Start of Records provided

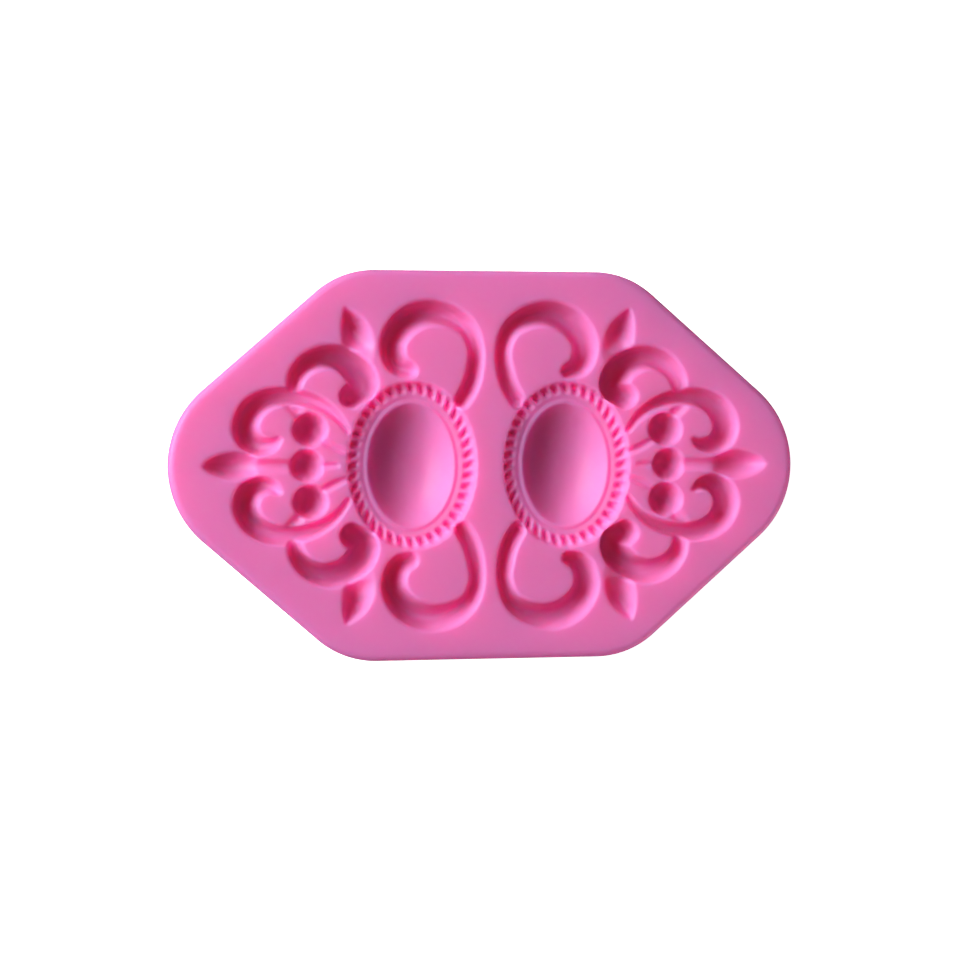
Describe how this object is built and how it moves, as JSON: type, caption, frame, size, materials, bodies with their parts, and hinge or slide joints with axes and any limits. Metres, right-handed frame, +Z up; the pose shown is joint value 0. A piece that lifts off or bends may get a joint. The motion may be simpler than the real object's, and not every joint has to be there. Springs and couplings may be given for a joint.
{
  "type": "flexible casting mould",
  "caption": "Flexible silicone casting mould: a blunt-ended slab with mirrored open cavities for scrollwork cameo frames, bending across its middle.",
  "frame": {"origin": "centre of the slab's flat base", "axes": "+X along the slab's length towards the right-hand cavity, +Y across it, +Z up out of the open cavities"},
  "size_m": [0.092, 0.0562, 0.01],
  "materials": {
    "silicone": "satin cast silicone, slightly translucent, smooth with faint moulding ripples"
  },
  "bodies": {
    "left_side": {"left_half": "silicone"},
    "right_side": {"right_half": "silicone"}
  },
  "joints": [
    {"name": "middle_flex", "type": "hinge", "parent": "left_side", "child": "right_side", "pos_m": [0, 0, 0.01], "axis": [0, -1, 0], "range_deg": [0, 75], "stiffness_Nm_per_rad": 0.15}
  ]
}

End of Records provided
Start of Records provided

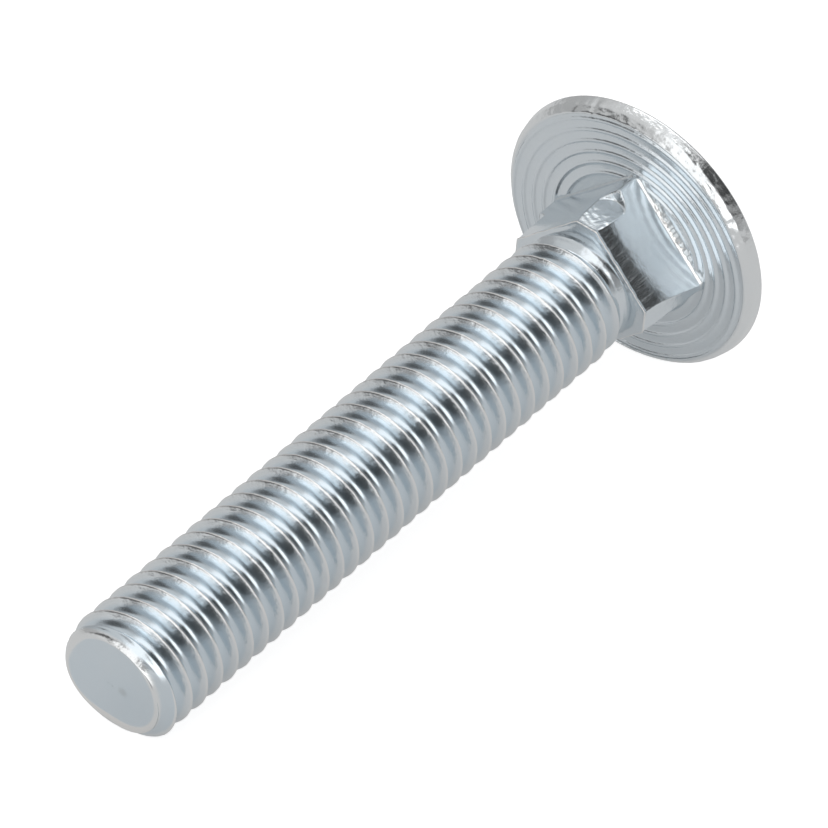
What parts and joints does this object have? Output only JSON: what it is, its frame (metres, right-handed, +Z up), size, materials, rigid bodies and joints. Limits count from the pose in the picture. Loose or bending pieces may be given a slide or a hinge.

End of Records provided

--- Problem description ---
Give only the number of lines in the data that hold the string "handed".

--- Correct answer ---
2